SET PROBLEM:
Can the data below be set down again exactly, line for line?

RECORDS FOR THIS EXERCISE:
********************

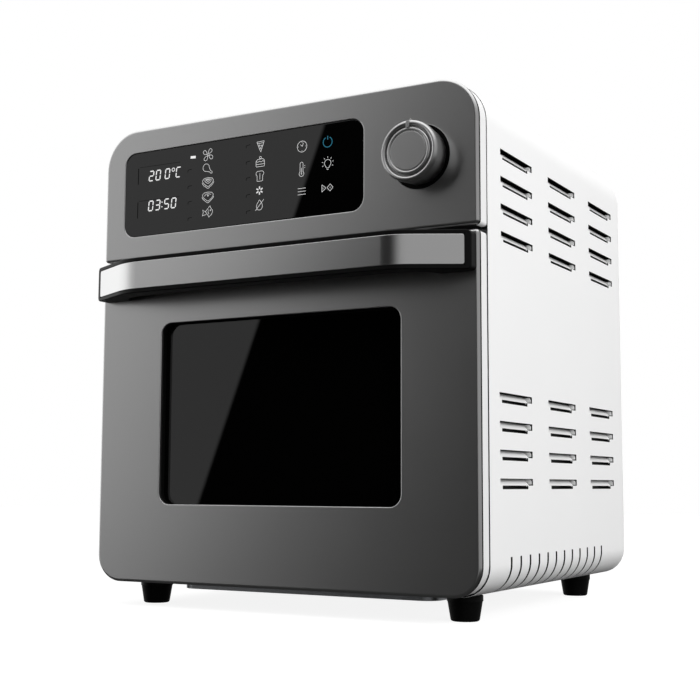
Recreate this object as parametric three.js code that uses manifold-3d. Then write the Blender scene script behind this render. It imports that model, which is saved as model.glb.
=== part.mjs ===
// A countertop air fryer oven with a drop-down front door, built from separate pieces.
// Millimetres. +X runs to the right, +Y to the back, +Z up.
// The origin lies on the table, under the middle of the oven's outer box.

import * as THREE from 'three';
import { mergeVertices } from 'three/addons/utils/BufferGeometryUtils.js';
import Module from 'manifold-3d';

const wasm = await Module();
wasm.setup();

// Outer size of the oven
const bodyWidth = 320;
const bodyDepth = 305;
const bodyTop = 367.5;
const underside = 17.5;
const topCorner = 30;
const bottomCorner = 21;
const halfWidth = bodyWidth / 2;

// Clearances and sheet thicknesses
const seat = 0.3;
const overrun = 3;
const casingSheet = 0.8;
const weld = 0.001;

// Facets: steps in an outline's corners, and sides of turned pieces
const cornerSteps = 2;
const outerSteps = 3;
const knobSides = 28;
const largeSides = 24;
const mediumSides = 16;
const smallSides = 12;
const tinySides = 8;

// Depths behind the front plane of the steel skins
const skinThickness = 3;
const skinRounding = 2.4;
const casingFront = 15.6;
const doorGroove = 1.3;
const faceFrameDepth = 18.5;
const faceFrameSheet = 1;
const backSheet = 1;

// Door and control panel edges
const panelHeight = 103.2;
const seamGap = 3.2;
const doorLift = 0.5;
const panelBottom = bodyTop - panelHeight;
const doorTop = panelBottom - seamGap;
const doorBottom = underside + doorLift;
const seamCorner = 3;
const frameInset = 0.4;
const frameWall = 2.5;
const frameWeb = 2.4;

// Door hinge
const hingeDepth = 9;
const hingeRise = 6;
const hingeHeight = doorBottom + hingeRise;
const hingePinRadius = 2.5;
const hingeInset = 42;
const hingeX = halfWidth - hingeInset;
const hingeRunning = 0.3;

// Window
const windowSide = 58;
const windowSill = 58.5;
const windowHead = 48.3;
const windowHalf = halfWidth - windowSide;
const windowBottom = doorBottom + windowSill;
const windowTop = doorTop - windowHead;
const windowCorner = 9;
const windowRecess = 7;
const paneMargin = 10;
const paneCorner = 5;
const paneThickness = 3;
const gasketCorner = 6;

// Handle
const handleEndInset = 2.4;
const handleSlope = 54.1;
const handleHeight = 24;
const handleTopInset = 3.1;
const gripProud = 32;
const bendRadius = 45;
const bendAngle = 27.6 * Math.PI / 180;
const handleHalf = halfWidth - handleEndInset;
const gripHalf = handleHalf - handleSlope;
const handleBottom = doorTop - handleTopInset - handleHeight;
const inlayEndInset = 3.6;
const inlayHalf = handleHalf - inlayEndInset;
const inlayMargin = 2;
const inlayThickness = 1;
const handleEndRounding = 3;
const fingerDepth = 17;
const fingerEndInset = 26;
const fingerArch = 31;
const fingerHalfAtDoor = handleHalf - fingerEndInset;
const fingerHalfAtGrip = fingerHalfAtDoor - fingerArch;
const handleScrewInset = 14.6;
const handleScrewX = handleHalf - handleScrewInset;
const handleScrewRadius = 2;
const handleScrewReach = 9;

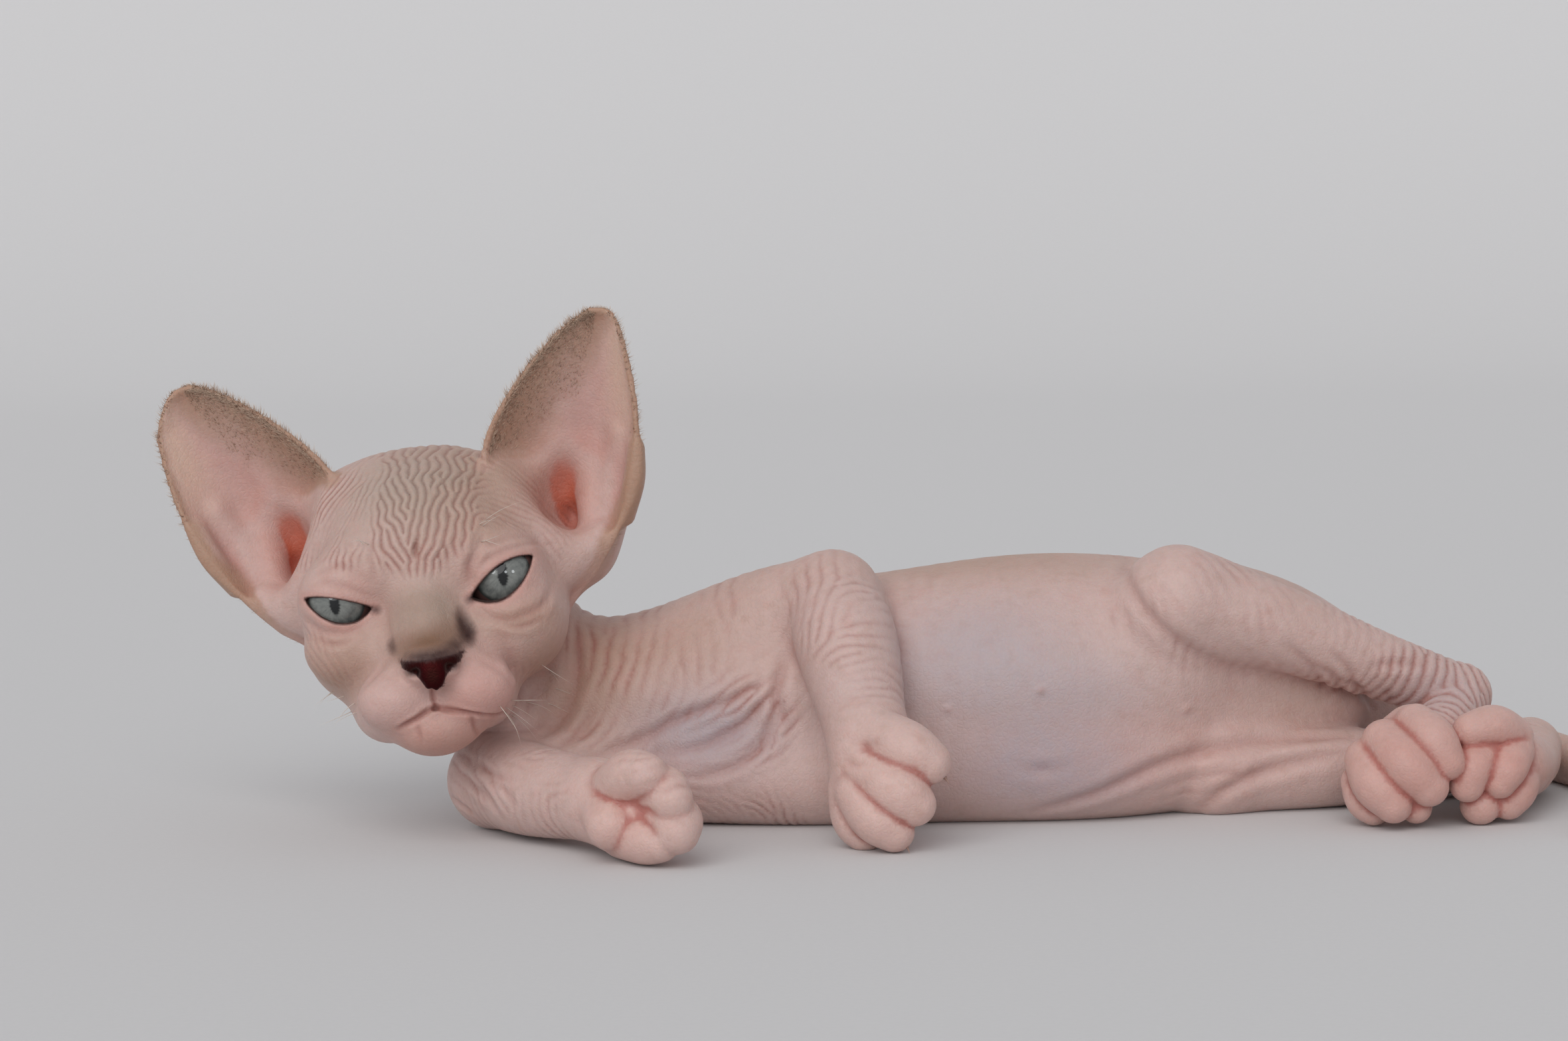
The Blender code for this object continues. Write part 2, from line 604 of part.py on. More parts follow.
def open_eye(head, side, cutters):
    """Cuts an eyeball's room and the slit between its lids, whose outer end is the higher."""
    turn = turned(FACE_TURN)
    middle = face_place(eye_place(side))
    room = ellipsoid_cutter(f"eye_room_{side}", middle, (EYE_RADIUS,) * 3, turn, GAP, cutters, fineness=3)
    combine(head, room, "DIFFERENCE")
    form = bmesh.new()
    steps = 9
    half = EYE_SLIT_LENGTH / 2
    upper = [(-half + 2 * half * k / steps, UPPER_LID_RISE * math.sin(math.pi * k / steps)) for k in range(steps)]
    lower = [(half - 2 * half * k / steps, -LOWER_LID_DROP * math.sin(math.pi * k / steps)) for k in range(steps)]
    slant = rotation("Y", -side * EYE_SLIT_SLANT)
    ring = []
    for x, z in upper + lower:
        point = eye_place(side) + slant @ (side * x, 0.5, z)
        ring.append(form.verts.new(Vector(face_place(point)) * MM))
    face = form.faces.new(ring)
    pushed = bmesh.ops.extrude_face_region(form, geom=[face])
    forward = Vector(turn @ (0, -16, 0)) * MM
    bmesh.ops.translate(form, verts=[v for v in pushed["geom"] if isinstance(v, bmesh.types.BMVert)], vec=forward)
    combine(head, cutter_from(form, f"eye_slit_{side}", cutters), "DIFFERENCE")


def tube_cutter(name, points, radius, cutters):
    """A thin tube through points in metres, for a groove."""
    curve = bpy.data.curves.new(name, "CURVE")
    curve.dimensions = "3D"
    curve.bevel_depth = radius * MM
    curve.bevel_resolution = 1
    curve.use_fill_caps = True
    spline = curve.splines.new("POLY")
    spline.points.add(len(points) - 1)
    for target, point in zip(spline.points, points):
        target.co = (*point, 1)
    guide = add_object(name, curve, cutters)
    graph = bpy.context.evaluated_depsgraph_get()
    mesh = bpy.data.meshes.new_from_object(guide.evaluated_get(graph))
    bpy.data.objects.remove(guide)
    form = bmesh.new()
    form.from_mesh(mesh)
    bmesh.ops.remove_doubles(form, verts=form.verts, dist=1e-6)
    return cutter_from(form, name, cutters)


def on_face(tree, x, z):
    """The point of the face's surface, in metres, that is seen at x and z from straight ahead."""
    ahead = Vector(face_place((x, -80, z))) * MM
    return tree.ray_cast(ahead, Vector(turned(FACE_TURN) @ (0, 1, 0)))[0]


def make_mouth(head, cutters):
    """The line of the mouth, and the cleft from it up to the nose."""
    mesh = head.data
    tree = BVHTree.FromPolygons([v.co for v in mesh.vertices], [p.vertices for p in mesh.polygons])
    lines = {
        "mouth_left": [(0.6, -26.2), (2.5, -27.6), (5, -28.4), (8, -28.9), (11, -29.6), (13.2, -31)],
        "mouth_right": [(0.6, -26.2), (-1.5, -27.6), (-4, -28.6), (-6.5, -29.4), (-9, -30.6), (-10.8, -32)],
        "cleft": [(0.7, -20.3), (0.7, -22), (0.6, -24), (0.6, -26.4)],
    }
    for name, line in lines.items():
        points = [on_face(tree, x, z) for x, z in line]
        combine(head, tube_cutter(name, points, MOUTH_GROOVE, cutters), "DIFFERENCE")


def make_nose(head, parts, cutters):
    """The nose leather with its two nostrils."""
    turn = turned(FACE_TURN)
    nose = take(head, "nose", lambda grow: ellipsoid_cutter(
        f"nose_cut_{grow}", face_place(NOSE_MIDDLE), NOSE_RADII, turn, grow, cutters, fineness=3), parts)
    for side in (-1, 1):
        place = face_place(np.array(NOSE_MIDDLE) + (side * NOSTRIL_OUT, -0.6, -0.6))
        hole = ellipsoid_cutter(
            f"nostril_{side}", place, NOSTRIL_RADII, turn @ rotation("Y", side * 25), 0, cutters)
        combine(nose, hole, "DIFFERENCE")
    nose.data = islands(nose)[0]


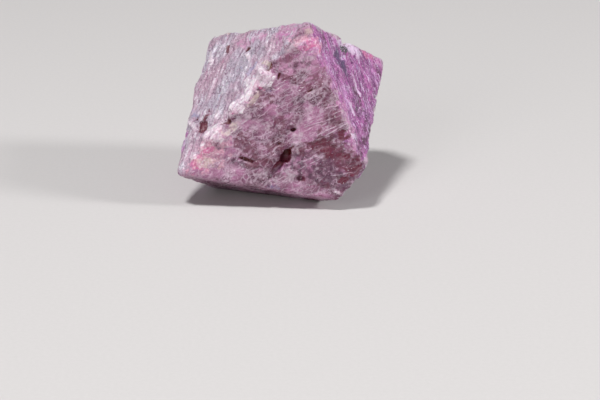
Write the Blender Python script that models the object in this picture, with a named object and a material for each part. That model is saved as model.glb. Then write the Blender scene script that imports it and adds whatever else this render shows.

********************

OUTPUT BELOW:
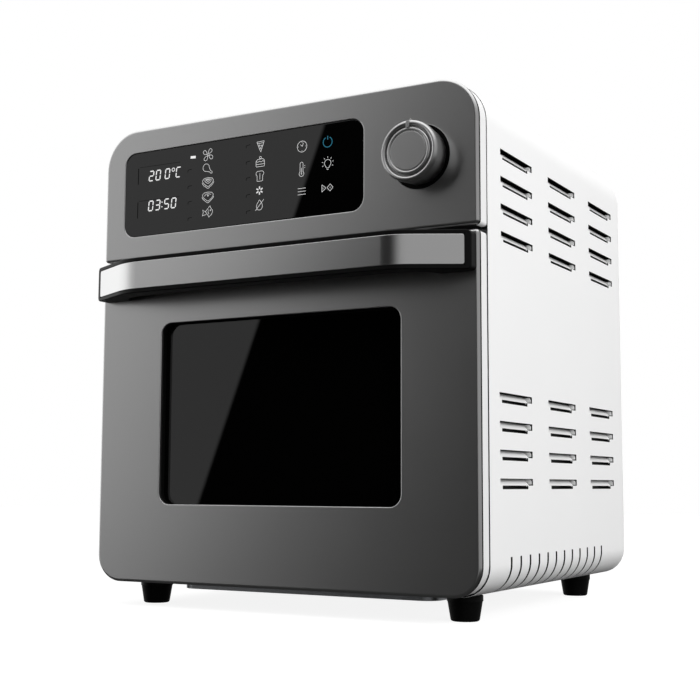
Recreate this object as parametric three.js code that uses manifold-3d. Then write the Blender scene script behind this render. It imports that model, which is saved as model.glb.
=== part.mjs ===
// A countertop air fryer oven with a drop-down front door, built from separate pieces.
// Millimetres. +X runs to the right, +Y to the back, +Z up.
// The origin lies on the table, under the middle of the oven's outer box.

import * as THREE from 'three';
import { mergeVertices } from 'three/addons/utils/BufferGeometryUtils.js';
import Module from 'manifold-3d';

const wasm = await Module();
wasm.setup();

// Outer size of the oven
const bodyWidth = 320;
const bodyDepth = 305;
const bodyTop = 367.5;
const underside = 17.5;
const topCorner = 30;
const bottomCorner = 21;
const halfWidth = bodyWidth / 2;

// Clearances and sheet thicknesses
const seat = 0.3;
const overrun = 3;
const casingSheet = 0.8;
const weld = 0.001;

// Facets: steps in an outline's corners, and sides of turned pieces
const cornerSteps = 2;
const outerSteps = 3;
const knobSides = 28;
const largeSides = 24;
const mediumSides = 16;
const smallSides = 12;
const tinySides = 8;

// Depths behind the front plane of the steel skins
const skinThickness = 3;
const skinRounding = 2.4;
const casingFront = 15.6;
const doorGroove = 1.3;
const faceFrameDepth = 18.5;
const faceFrameSheet = 1;
const backSheet = 1;

// Door and control panel edges
const panelHeight = 103.2;
const seamGap = 3.2;
const doorLift = 0.5;
const panelBottom = bodyTop - panelHeight;
const doorTop = panelBottom - seamGap;
const doorBottom = underside + doorLift;
const seamCorner = 3;
const frameInset = 0.4;
const frameWall = 2.5;
const frameWeb = 2.4;

// Door hinge
const hingeDepth = 9;
const hingeRise = 6;
const hingeHeight = doorBottom + hingeRise;
const hingePinRadius = 2.5;
const hingeInset = 42;
const hingeX = halfWidth - hingeInset;
const hingeRunning = 0.3;

// Window
const windowSide = 58;
const windowSill = 58.5;
const windowHead = 48.3;
const windowHalf = halfWidth - windowSide;
const windowBottom = doorBottom + windowSill;
const windowTop = doorTop - windowHead;
const windowCorner = 9;
const windowRecess = 7;
const paneMargin = 10;
const paneCorner = 5;
const paneThickness = 3;
const gasketCorner = 6;

// Handle
const handleEndInset = 2.4;
const handleSlope = 54.1;
const handleHeight = 24;
const handleTopInset = 3.1;
const gripProud = 32;
const bendRadius = 45;
const bendAngle = 27.6 * Math.PI / 180;
const handleHalf = halfWidth - handleEndInset;
const gripHalf = handleHalf - handleSlope;
const handleBottom = doorTop - handleTopInset - handleHeight;
const inlayEndInset = 3.6;
const inlayHalf = handleHalf - inlayEndInset;
const inlayMargin = 2;
const inlayThickness = 1;
const handleEndRounding = 3;
const fingerDepth = 17;
const fingerEndInset = 26;
const fingerArch = 31;
const fingerHalfAtDoor = handleHalf - fingerEndInset;
const fingerHalfAtGrip = fingerHalfAtDoor - fingerArch;
const handleScrewInset = 14.6;
const handleScrewX = handleHalf - handleScrewInset;
const handleScrewRadius = 2;
const handleScrewReach = 9;

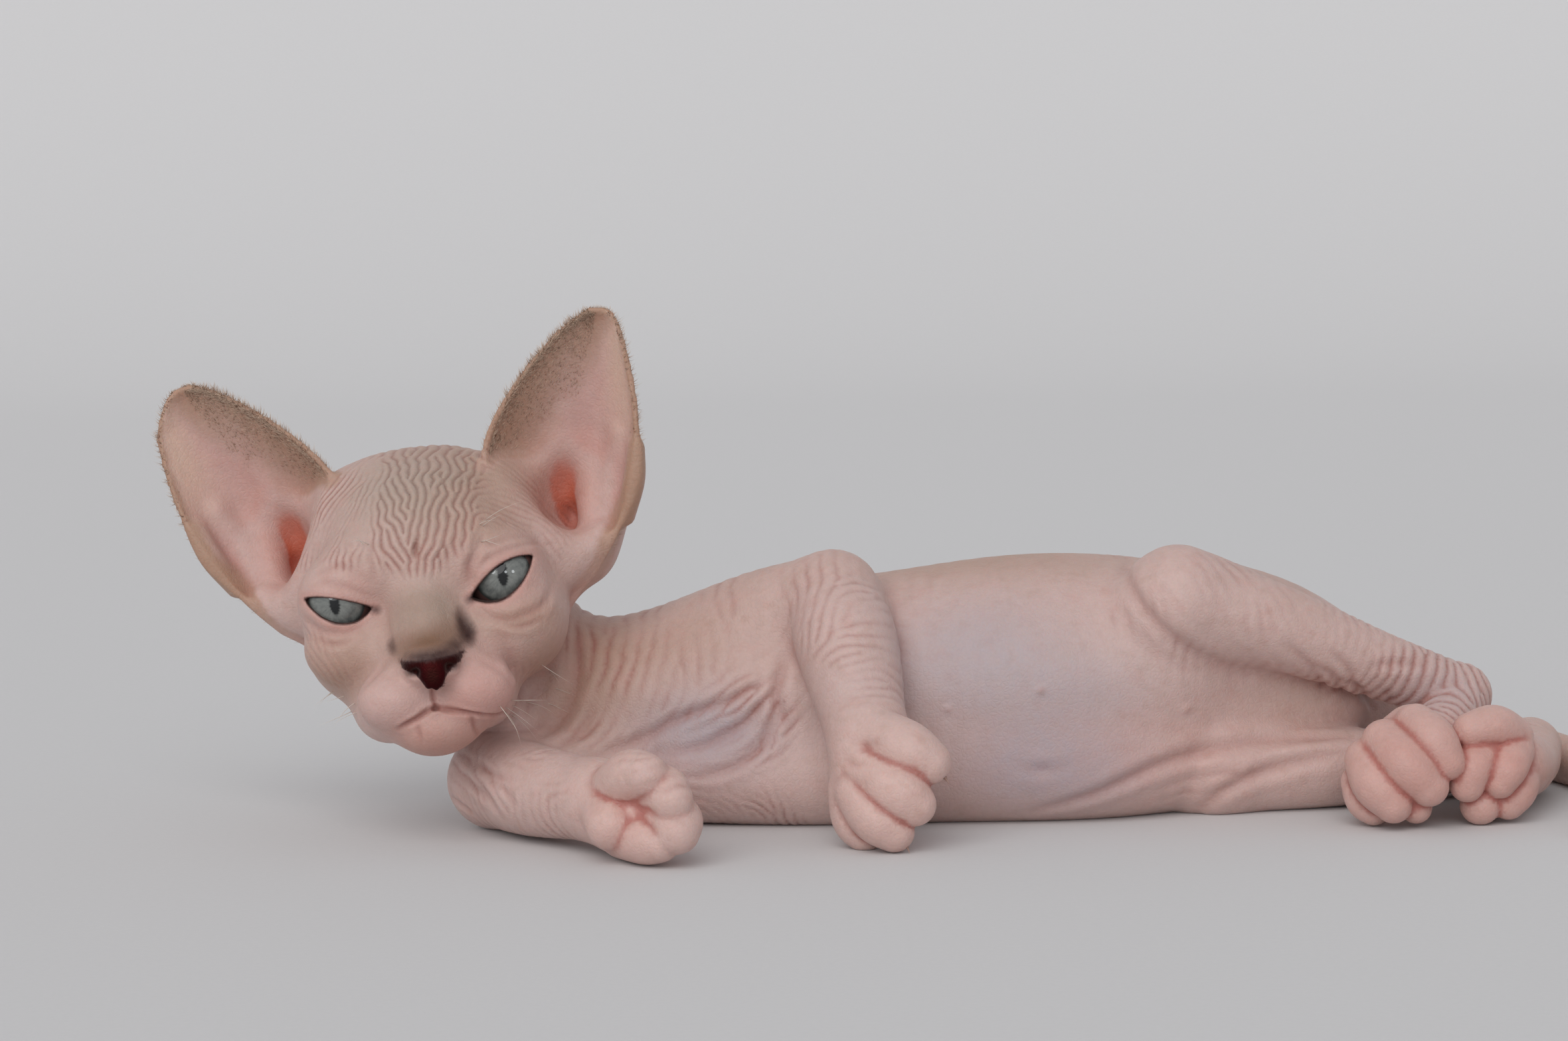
The Blender code for this object continues. Write part 2, from line 604 of part.py on. More parts follow.
def open_eye(head, side, cutters):
    """Cuts an eyeball's room and the slit between its lids, whose outer end is the higher."""
    turn = turned(FACE_TURN)
    middle = face_place(eye_place(side))
    room = ellipsoid_cutter(f"eye_room_{side}", middle, (EYE_RADIUS,) * 3, turn, GAP, cutters, fineness=3)
    combine(head, room, "DIFFERENCE")
    form = bmesh.new()
    steps = 9
    half = EYE_SLIT_LENGTH / 2
    upper = [(-half + 2 * half * k / steps, UPPER_LID_RISE * math.sin(math.pi * k / steps)) for k in range(steps)]
    lower = [(half - 2 * half * k / steps, -LOWER_LID_DROP * math.sin(math.pi * k / steps)) for k in range(steps)]
    slant = rotation("Y", -side * EYE_SLIT_SLANT)
    ring = []
    for x, z in upper + lower:
        point = eye_place(side) + slant @ (side * x, 0.5, z)
        ring.append(form.verts.new(Vector(face_place(point)) * MM))
    face = form.faces.new(ring)
    pushed = bmesh.ops.extrude_face_region(form, geom=[face])
    forward = Vector(turn @ (0, -16, 0)) * MM
    bmesh.ops.translate(form, verts=[v for v in pushed["geom"] if isinstance(v, bmesh.types.BMVert)], vec=forward)
    combine(head, cutter_from(form, f"eye_slit_{side}", cutters), "DIFFERENCE")


def tube_cutter(name, points, radius, cutters):
    """A thin tube through points in metres, for a groove."""
    curve = bpy.data.curves.new(name, "CURVE")
    curve.dimensions = "3D"
    curve.bevel_depth = radius * MM
    curve.bevel_resolution = 1
    curve.use_fill_caps = True
    spline = curve.splines.new("POLY")
    spline.points.add(len(points) - 1)
    for target, point in zip(spline.points, points):
        target.co = (*point, 1)
    guide = add_object(name, curve, cutters)
    graph = bpy.context.evaluated_depsgraph_get()
    mesh = bpy.data.meshes.new_from_object(guide.evaluated_get(graph))
    bpy.data.objects.remove(guide)
    form = bmesh.new()
    form.from_mesh(mesh)
    bmesh.ops.remove_doubles(form, verts=form.verts, dist=1e-6)
    return cutter_from(form, name, cutters)


def on_face(tree, x, z):
    """The point of the face's surface, in metres, that is seen at x and z from straight ahead."""
    ahead = Vector(face_place((x, -80, z))) * MM
    return tree.ray_cast(ahead, Vector(turned(FACE_TURN) @ (0, 1, 0)))[0]


def make_mouth(head, cutters):
    """The line of the mouth, and the cleft from it up to the nose."""
    mesh = head.data
    tree = BVHTree.FromPolygons([v.co for v in mesh.vertices], [p.vertices for p in mesh.polygons])
    lines = {
        "mouth_left": [(0.6, -26.2), (2.5, -27.6), (5, -28.4), (8, -28.9), (11, -29.6), (13.2, -31)],
        "mouth_right": [(0.6, -26.2), (-1.5, -27.6), (-4, -28.6), (-6.5, -29.4), (-9, -30.6), (-10.8, -32)],
        "cleft": [(0.7, -20.3), (0.7, -22), (0.6, -24), (0.6, -26.4)],
    }
    for name, line in lines.items():
        points = [on_face(tree, x, z) for x, z in line]
        combine(head, tube_cutter(name, points, MOUTH_GROOVE, cutters), "DIFFERENCE")


def make_nose(head, parts, cutters):
    """The nose leather with its two nostrils."""
    turn = turned(FACE_TURN)
    nose = take(head, "nose", lambda grow: ellipsoid_cutter(
        f"nose_cut_{grow}", face_place(NOSE_MIDDLE), NOSE_RADII, turn, grow, cutters, fineness=3), parts)
    for side in (-1, 1):
        place = face_place(np.array(NOSE_MIDDLE) + (side * NOSTRIL_OUT, -0.6, -0.6))
        hole = ellipsoid_cutter(
            f"nostril_{side}", place, NOSTRIL_RADII, turn @ rotation("Y", side * 25), 0, cutters)
        combine(nose, hole, "DIFFERENCE")
    nose.data = islands(nose)[0]


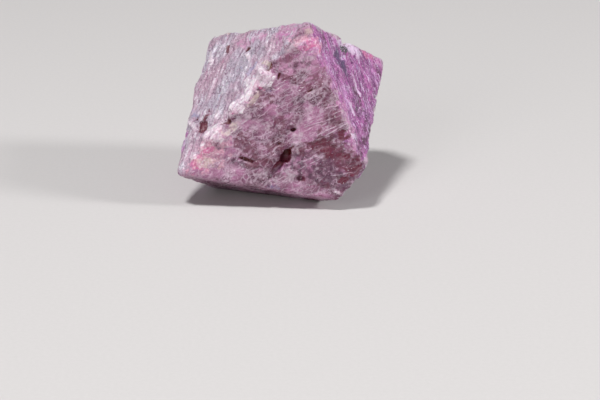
Write the Blender Python script that models the object in this picture, with a named object and a material for each part. That model is saved as model.glb. Then write the Blender scene script that imports it and adds whatever else this render shows.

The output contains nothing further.